Some polls taken before the verdict indicated that a conviction could prompt some Trump supporters to peel off. Democratic pollster Celinda Lake said she is convinced that the outcome of the trial will have an impact, real or indirect, particularly in the perceptions of the character of the two candidates. “It helps shift the character axis from strength and weakness, which Trump wanted, to stability and presidential character, which serves Biden better,” she said.

Lake is part of the Biden campaign polling operation but said she was not speaking for the campaign.

The verdict does provide Biden with an opportunity to try to change the script and the Atlanta debate will be the most high-profile moment for him to do so. A Democratic strategist said one challenge for Biden until now has been that many voters had greater fears about a Biden second term than Trump returning to the Oval Office. The verdict could change those perceptions, especially with suburban women.

Many voters have expressed disappointment at having to choose between Biden and Trump. Many are cynical about the state of politics.

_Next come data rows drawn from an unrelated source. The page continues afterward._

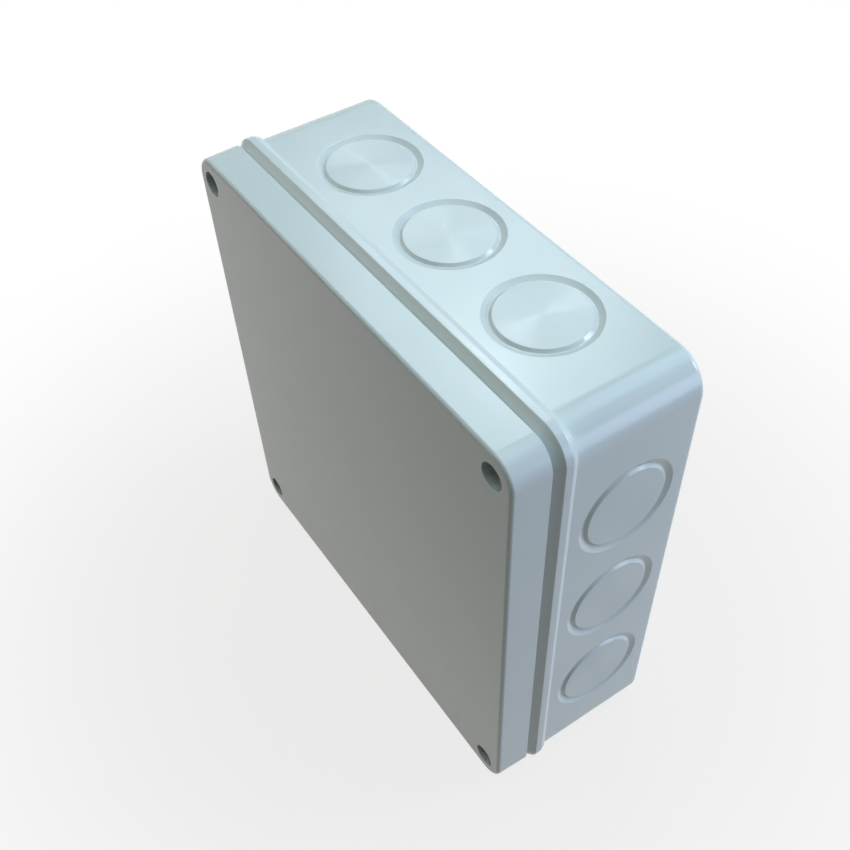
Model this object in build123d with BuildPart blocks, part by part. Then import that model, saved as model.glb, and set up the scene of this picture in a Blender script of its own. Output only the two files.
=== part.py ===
from build123d import *
import os
from math import atan2, cos, degrees, radians, sin

# Square wall-mounting junction box: a moulded base tub with a rim and three
# knock-outs on each side, and a cover held by four corner screws over a gasket.
# All lengths are millimetres. The box stands as it hangs on a wall: +Z is up, the
# cover faces -Y and the back is at +Y. The origin is under the middle of the box,
# on the lowest edge of the rim.

# Overall size, measured over the rim
width = 200.0
height = 200.0
depth = 74.0

# Walls of the base tub
base_inset = 1.1
base_draft = 0.5
base_corner_radius = 14.0
base_wall = 3.2
floor_thickness = 3.0
back_edge_radius = 2.5

# Rim round the mouth of the base, and the bevel that leads from it under the cover
rim_corner_radius = 11.5
rim_thickness = 4.9
rim_rear_radius = 0.8
rim_front_radius = 0.5
bevel_height = 3.0

# Sealing tongue that stands up from the mouth of the base into the cover
tongue_thickness = 1.4
seal_corner_radius = 3.0

# Corner posts and the screws that hold the cover
screw_inset = 11.0
post_radius = 8.5
post_rise = 1.5
screw_radius = 2.0
screw_length = 24.0
screw_tip_length = 1.6
screw_head_radius = 3.6
screw_head_height = 2.6
screw_head_round = 0.7
recess_span = 4.4
recess_width = 1.0
recess_depth = 1.4
thread_fit = 0.05
pilot_depth = 26.0
core_radius = 4.2
core_roof = 3.0

# Cover
cover_inset = 1.15
cover_draft = 0.3
cover_height = 14.6
cover_plate = 2.8
cover_edge_radius = 1.5
cover_gap = 0.9
cover_fit = 0.3
well_radius = 4.8
well_floor = 2.5
post_gap = 0.2
screw_fit = 0.08

# Gasket, the channel that holds it, and the seal ring under each screw head
gasket_thickness = 3.0
gasket_overlap = 0.7
gasket_clearance = 0.2
channel_rib = 1.4
channel_depth = 7.0
seal_ring_thickness = 1.2
seal_ring_fit = 0.1
seal_ring_round = 0.4

# Knock-outs
knockouts_per_side = 3
knockout_pitch = 51.0
knockout_from_front = 47.4
blank_face_radius = 16.0
blank_edge_radius = 0.4
groove_bottom_radius = 17.2
groove_rim_radius = 19.6
groove_depth = 1.0
web_thickness = 0.6
entry_radius = 16.4
plug_clearance = 0.2
break_line = 0.05

# Fixing holes through the floor, and pillars for an inner mounting plate
fixing_spacing = 150.0
fixing_radius = 2.6
fixing_boss_radius = 6.0
fixing_boss_height = 2.5
plate_spacing = 120.0
plate_pillar_radius = 4.0
plate_pillar_height = 8.0
plate_pilot_radius = 1.6
plate_pilot_depth = 7.0

# Heights above the back face
cover_rear = depth - cover_height
bevel_top = cover_rear - cover_gap
rim_front = bevel_top - bevel_height
rim_rear = rim_front - rim_thickness
plate_underside = depth - cover_plate
tongue_top = plate_underside - gasket_thickness
post_top = bevel_top + post_rise
core_top = post_top - pilot_depth - core_roof
tube_end = post_top + post_gap
well_bottom = tube_end + well_floor
head_seat = well_bottom + seal_ring_thickness
knockout_height = depth - knockout_from_front

# Distances across the box
half_x = width / 2
half_z = height / 2
screw_x = half_x - screw_inset
screw_z = half_z - screw_inset
mouth_inset = base_inset + base_wall
tongue_inset = mouth_inset - tongue_thickness
skirt_inset = tongue_inset - cover_fit
tube_radius = post_radius - tongue_thickness - cover_fit
gasket_outset = tongue_thickness + cover_fit - gasket_clearance
rib_outset = -gasket_overlap - gasket_clearance

# Slopes
draft_angle = degrees(atan2(base_draft, rim_rear))
bevel_angle = degrees(atan2(tongue_inset, bevel_height))
cover_draft_angle = degrees(atan2(cover_draft, cover_height))


def level(above_back):
    """Plane across the box at a height above the back face, turned to the cover."""
    return Plane(
        origin=(0, depth / 2 - above_back, half_z),
        x_dir=(1, 0, 0),
        z_dir=(0, -1, 0),
    )


def rim_outline(inset):
    """Outline of the rim, taken in by an inset all round, corners too."""
    return RectangleRounded(width - 2 * inset, height - 2 * inset, rim_corner_radius - inset)


def screw_places():
    """Places of the four corner screws on a level."""
    return GridLocations(2 * screw_x, 2 * screw_z, 2, 2)


def wall_plane(side, along):
    """Plane on a drafted outer wall at a knock-out's centre, facing outwards."""
    outward = Vector(*sides[side])
    run = Vector(1, 0, 0) if outward.X == 0 else Vector(0, 0, 1)
    half = half_z if outward.X == 0 else half_x
    lean = base_draft * (rim_rear - knockout_height) / rim_rear
    centre = outward * (half - base_inset - lean) + run * along
    slope = radians(draft_angle)
    return Plane(
        origin=centre + Vector(0, depth / 2 - knockout_height, half_z),
        x_dir=run,
        z_dir=outward * cos(slope) + Vector(0, sin(slope), 0),
    )


# Mouth of the base, whose corners pass inside the screw posts
corner_block = 2 * screw_inset
with BuildSketch() as mouth:
    Rectangle(width - 2 * mouth_inset, height - 2 * mouth_inset)
    with screw_places():
        Circle(post_radius, mode=Mode.SUBTRACT)
    with GridLocations(2 * screw_x + corner_block, 2 * screw_z + corner_block, 2, 2):
        Rectangle(corner_block, corner_block, mode=Mode.SUBTRACT)
    fillet(mouth.vertices(), seal_corner_radius)

# Knock-outs, numbered from the left or from the bottom of each side
sides = {"top": (0, 0, 1), "right": (1, 0, 0), "bottom": (0, 0, -1), "left": (-1, 0, 0)}
first_along = -knockout_pitch * (knockouts_per_side - 1) / 2
knockouts = {
    f"knockout_{side}_{number + 1}": wall_plane(side, first_along + number * knockout_pitch)
    for side in sides
    for number in range(knockouts_per_side)
}

# What a knock-out takes out of the wall: a wide slope, the web's seat and the entry
with BuildPart() as entry_cut:
    with BuildSketch(Plane.XZ):
        with BuildLine():
            Polyline(
                (0, base_wall),
                (groove_rim_radius, base_wall),
                (groove_rim_radius, 0),
                (groove_bottom_radius, -groove_depth),
                (groove_bottom_radius, -groove_depth - web_thickness),
                (entry_radius, -groove_depth - web_thickness),
                (entry_radius, -2 * base_wall),
                (0, -2 * base_wall),
                close=True,
            )
        make_face()
    revolve(axis=Axis.Z)

# The blank that fills it: a flat disc with a sloping edge, down to the thin web
with BuildPart() as blank:
    with BuildSketch(Plane.XZ) as blank_section:
        with BuildLine():
            Polyline(
                (0, 0),
                (blank_face_radius, 0),
                (groove_bottom_radius - break_line, -groove_depth),
                (groove_bottom_radius - break_line, -groove_depth - web_thickness),
                (entry_radius - plug_clearance, -groove_depth - web_thickness),
                (entry_radius - plug_clearance, -base_wall),
                (0, -base_wall),
                close=True,
            )
        make_face()
        face_edge = blank_section.vertices().group_by(Axis.Z)[-1].sort_by(Axis.X)[-1]
        fillet(face_edge, blank_edge_radius)
    revolve(axis=Axis.Z)

# Rim and bevel
with BuildPart() as rim:
    with BuildSketch(level(rim_rear)):
        rim_outline(0)
    extrude(amount=rim_thickness)
    fillet(rim.faces().sort_by(Axis.Y)[-1].edges(), rim_rear_radius)
    with BuildSketch(level(rim_front)):
        rim_outline(0)
    extrude(amount=bevel_height, taper=bevel_angle)
    front_y = level(rim_front).origin.Y
    reach = rim_front_radius / 2
    front_edges = rim.edges().filter_by_position(Axis.Y, front_y - reach, front_y + reach)
    fillet(front_edges, rim_front_radius)

# Base: tub, rim, sealing tongue, entries, fixing holes, plate pillars and posts that
# are bored for the screws in front and cored out at the back
with BuildPart() as base:
    with BuildSketch(level(rim_rear)):
        RectangleRounded(width - 2 * base_inset, height - 2 * base_inset, base_corner_radius)
    extrude(amount=-rim_rear, taper=draft_angle)
    fillet(base.faces().sort_by(Axis.Y)[-1].edges(), back_edge_radius)
    add(rim.part)
    with BuildSketch(level(bevel_top)):
        add(mouth.sketch)
    extrude(amount=floor_thickness - bevel_top, taper=draft_angle, mode=Mode.SUBTRACT)
    with BuildSketch(level(bevel_top)):
        rim_outline(tongue_inset)
        add(mouth.sketch, mode=Mode.SUBTRACT)
    extrude(amount=post_rise)
    with BuildSketch(level(bevel_top)):
        offset(mouth.sketch, amount=tongue_thickness)
        add(mouth.sketch, mode=Mode.SUBTRACT)
    extrude(amount=tongue_top - bevel_top)
    with Locations(*[plane.location for plane in knockouts.values()]):
        add(entry_cut.part, mode=Mode.SUBTRACT)
    with BuildSketch(level(floor_thickness)):
        with GridLocations(fixing_spacing, fixing_spacing, 2, 2):
            Circle(fixing_boss_radius)
    extrude(amount=fixing_boss_height)
    with BuildSketch(level(floor_thickness)):
        with GridLocations(plate_spacing, plate_spacing, 2, 2):
            Circle(plate_pillar_radius)
    extrude(amount=plate_pillar_height)
    with BuildSketch(level(0)):
        with GridLocations(fixing_spacing, fixing_spacing, 2, 2):
            Circle(fixing_radius)
    extrude(amount=floor_thickness + fixing_boss_height, mode=Mode.SUBTRACT)
    with BuildSketch(level(floor_thickness + plate_pillar_height)):
        with GridLocations(plate_spacing, plate_spacing, 2, 2):
            Circle(plate_pilot_radius)
    extrude(amount=-plate_pilot_depth, mode=Mode.SUBTRACT)
    with BuildSketch(level(post_top)):
        with screw_places():
            Circle(screw_radius + thread_fit)
    extrude(amount=-pilot_depth, mode=Mode.SUBTRACT)
    with BuildSketch(level(0)):
        with screw_places():
            Circle(core_radius)
    extrude(amount=core_top, taper=draft_angle, mode=Mode.SUBTRACT)

# Cover: drafted shell, screw tubes with deep wells, and the gasket channel's rib
with BuildPart() as cover:
    with BuildSketch(level(cover_rear)):
        rim_outline(cover_inset)
    extrude(amount=cover_height, taper=cover_draft_angle)
    fillet(cover.faces().sort_by(Axis.Y)[0].edges(), cover_edge_radius)
    with BuildSketch(level(cover_rear)):
        rim_outline(skirt_inset)
    extrude(amount=cover_height - cover_plate, mode=Mode.SUBTRACT)
    with BuildSketch(level(plate_underside)):
        offset(mouth.sketch, amount=rib_outset)
        offset(mouth.sketch, amount=rib_outset - channel_rib, mode=Mode.SUBTRACT)
    extrude(amount=-channel_depth)
    with BuildSketch(level(plate_underside)):
        with screw_places():
            Circle(tube_radius)
    extrude(amount=tube_end - plate_underside)
    with BuildSketch(level(depth)):
        with screw_places():
            Circle(well_radius)
    extrude(amount=well_bottom - depth, mode=Mode.SUBTRACT)
    with BuildSketch(level(well_bottom)):
        with screw_places():
            Circle(screw_radius + screw_fit)
    extrude(amount=-well_floor, mode=Mode.SUBTRACT)

# Gasket that the tongue bears on
with BuildPart() as gasket:
    with BuildSketch(level(tongue_top)):
        offset(mouth.sketch, amount=gasket_outset)
        offset(mouth.sketch, amount=-gasket_overlap, mode=Mode.SUBTRACT)
    extrude(amount=gasket_thickness)

# One seal ring, then the four of them at the bottoms of the wells
with BuildPart() as seal_ring:
    with BuildSketch():
        Circle(screw_head_radius)
    extrude(amount=seal_ring_thickness)
    fillet(seal_ring.edges().filter_by(GeomType.CIRCLE), seal_ring_round)
    Hole(screw_radius + seal_ring_fit)

with BuildPart(level(well_bottom)) as screw_seals:
    with screw_places():
        add(seal_ring.part)

# Cover screw, standing on its head's underside with the tip downwards
with BuildPart() as screw:
    with BuildSketch():
        Circle(screw_head_radius)
    extrude(amount=screw_head_height)
    fillet(screw.faces().sort_by(Axis.Z)[-1].edges(), screw_head_round)
    with BuildSketch(Plane.XY.offset(screw_head_height)):
        Rectangle(recess_span, recess_width)
        Rectangle(recess_width, recess_span)
    extrude(amount=-recess_depth, mode=Mode.SUBTRACT)
    with BuildSketch():
        Circle(screw_radius)
    extrude(amount=-screw_length)
    chamfer(screw.faces().sort_by(Axis.Z)[0].edges(), screw_tip_length, screw_radius / 2)

# Every piece is written under its own name
os.makedirs("parts", exist_ok=True)

base.part.label = "base"
export_step(base.part, "parts/base.step")
cover.part.label = "cover"
export_step(cover.part, "parts/cover.step")
gasket.part.label = "gasket"
export_step(gasket.part, "parts/gasket.step")
screw_seals.part.label = "screw_seals"
export_step(screw_seals.part, "parts/screw_seals.step")

screws = {
    "cover_screw_top_left": (-screw_x, screw_z),
    "cover_screw_top_right": (screw_x, screw_z),
    "cover_screw_bottom_left": (-screw_x, -screw_z),
    "cover_screw_bottom_right": (screw_x, -screw_z),
}
for name, place in screws.items():
    with BuildPart(level(head_seat)) as cover_screw:
        with Locations(place):
            add(screw.part)
    cover_screw.part.label = name
    export_step(cover_screw.part, f"parts/{name}.step")

for name, plane in knockouts.items():
    with BuildPart(plane) as knockout:
        add(blank.part)
    knockout.part.label = name
    export_step(knockout.part, f"parts/{name}.step")
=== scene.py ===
"""Looks of a square wall-mounting junction box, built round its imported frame.

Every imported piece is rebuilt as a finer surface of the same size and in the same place: a
moulded base tub with a rim, a drafted cover, twelve knock-outs, the gasket, the seal rings
and the four cover screws. Lengths are millimetres, measured across the box from its middle
(u to the right, v up) and above its back face (h towards the cover). They become metres in
the frame when a piece is meshed.
"""

import logging
import math
from collections.abc import Sequence
from dataclasses import dataclass, field
from enum import Enum

import bmesh
import bpy
import numpy as np
from mathutils import Euler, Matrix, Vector
from mathutils.geometry import delaunay_2d_cdt


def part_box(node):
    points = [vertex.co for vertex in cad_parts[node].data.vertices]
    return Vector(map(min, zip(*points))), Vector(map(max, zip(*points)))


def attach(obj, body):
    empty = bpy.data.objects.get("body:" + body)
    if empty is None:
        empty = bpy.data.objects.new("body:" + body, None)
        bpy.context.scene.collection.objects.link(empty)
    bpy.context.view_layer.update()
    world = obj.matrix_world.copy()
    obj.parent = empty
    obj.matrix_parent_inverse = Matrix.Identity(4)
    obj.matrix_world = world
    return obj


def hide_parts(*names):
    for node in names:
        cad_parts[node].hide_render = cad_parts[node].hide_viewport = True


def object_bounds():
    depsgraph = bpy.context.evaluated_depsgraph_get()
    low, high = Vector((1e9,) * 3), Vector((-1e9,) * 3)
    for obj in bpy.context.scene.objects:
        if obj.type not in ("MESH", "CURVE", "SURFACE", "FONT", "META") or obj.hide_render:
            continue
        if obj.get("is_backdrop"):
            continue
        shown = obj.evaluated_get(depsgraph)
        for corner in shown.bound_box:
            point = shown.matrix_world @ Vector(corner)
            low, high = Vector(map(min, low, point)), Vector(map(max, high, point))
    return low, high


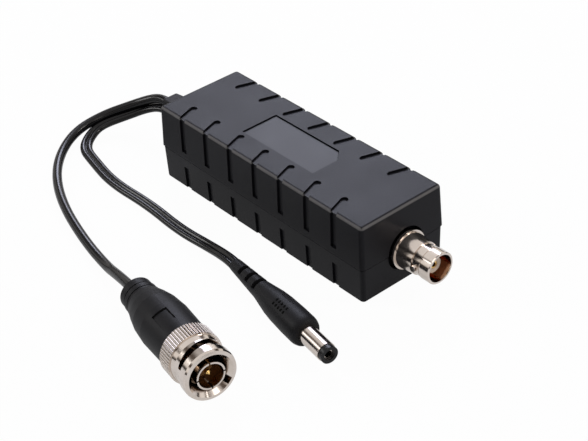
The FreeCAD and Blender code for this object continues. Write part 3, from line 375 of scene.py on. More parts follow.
def edge_highlight_group() -> Tree:
    """Mask of the painted highlight: 1 on the rounded edges round the top of the box, and 0 elsewhere.

    Returns:
        The node group.
    """
    graph, given, wanted = open_group("painted_edge_highlight_mask", ["Soft", "Top", "Front", "Back", "Side"], ["Mask"])
    part = graph.add("ShaderNodeSeparateXYZ", {0: given["Vector"]})
    limits = {
        "Top": part.outputs["Z"],
        "Front": part.outputs["X"],
        "Back": graph.maths("MULTIPLY", part.outputs["X"], -1.0),
        "Side": graph.maths("ABSOLUTE", part.outputs["Y"]),
    }
    shares = {}
    for name, value in limits.items():
        share = graph.add(
            "ShaderNodeMath",
            {
                0: graph.maths("SUBTRACT", value, given[name]),
                1: given["Soft"],
            },
            operation="DIVIDE",
            use_clamp=True,
        )
        shares[name] = share.outputs[0]
    ends = graph.maths("MAXIMUM", shares["Front"], shares["Back"])
    outer = graph.maths("MAXIMUM", ends, shares["Side"])
    graph.join(graph.maths("MULTIPLY", outer, shares["Top"]), wanted["Mask"])
    return graph.tree


@dataclass(frozen=True)
class Effects:
    """Node groups that the finishes share."""

    grain: Tree
    flecks: Tree
    # Mask of the shade painted inside bores
    bore: Tree
    # Mask of the highlight painted on the rounded top edges
    edges: Tree

    @classmethod
    def make(cls) -> "Effects":
        """Build every group once."""
        return cls(grain_group(), fleck_group(), bore_shade_group(), edge_highlight_group())


# Finishes


@dataclass(frozen=True)
class MouldedFinish:
    """Moulded plastic or rubber with grain, a slow change of tone, a few specks and, where given, a
    highlight painted on the rounded top edges.
    """

    name: str
    dark: Colour
    light: Colour
    roughness: tuple[float, float]
    grain: float
    depth: float
    dust: float = 0.0
    specular: float = 0.5
    edge_highlight: Colour | None = None

    def build(self, effects: Effects) -> Material:
        """Build the material from the shared groups.

        Args:
            effects: The shared groups.

        Returns:
            The material.
        """
        graph, shader, material = new_material(self.name)
        grains = {"Scale": 1.0 / self.grain, "Slow Scale": MOULDED_TONE}
        texture = place_group(graph, effects.grain, grains)
        specks = place_group(graph, effects.flecks, {"Scale": MOULDED_SPECKS, "Amount": self.dust})
        tone = graph.maths("MAXIMUM", texture.outputs["Tone"], specks.outputs["Mask"])
        colour = graph.blend(tone, self.dark, self.light)
        # Painted highlight: a pale colour on the rounded top edges in place of the light that they catch
        if self.edge_highlight:
            limits = {name: size * MM for name, size in EDGE_HIGHLIGHT_LIMITS.items()}
            edges = place_group(graph, effects.edges, limits)
            share = graph.between(texture.outputs["Tone"], *EDGE_HIGHLIGHT_SHARES)
            colour = graph.blend(graph.maths("MULTIPLY", edges.outputs["Mask"], share), colour, self.edge_highlight)
        graph.join(colour, shader.inputs["Base Color"])
        graph.join(graph.between(texture.outputs["Tone"], *self.roughness), shader.inputs["Roughness"])
        shader.inputs["Specular IOR Level"].default_value = self.specular
        add_bump(graph, shader, texture.outputs["Height"], self.depth)
        return material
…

What impact the verdict will have on them is also unknowable now, but there is a possibility that some will choose to vote for a third-party candidate or simply not vote in the presidential race.

The election is now five months away. After Thursday’s verdict, the election more than ever poses elemental questions for voters — about themselves, their own well-being and perhaps above all the country they want to see in the future. The question underlying them all is who they trust most to deliver it, Biden or Trump.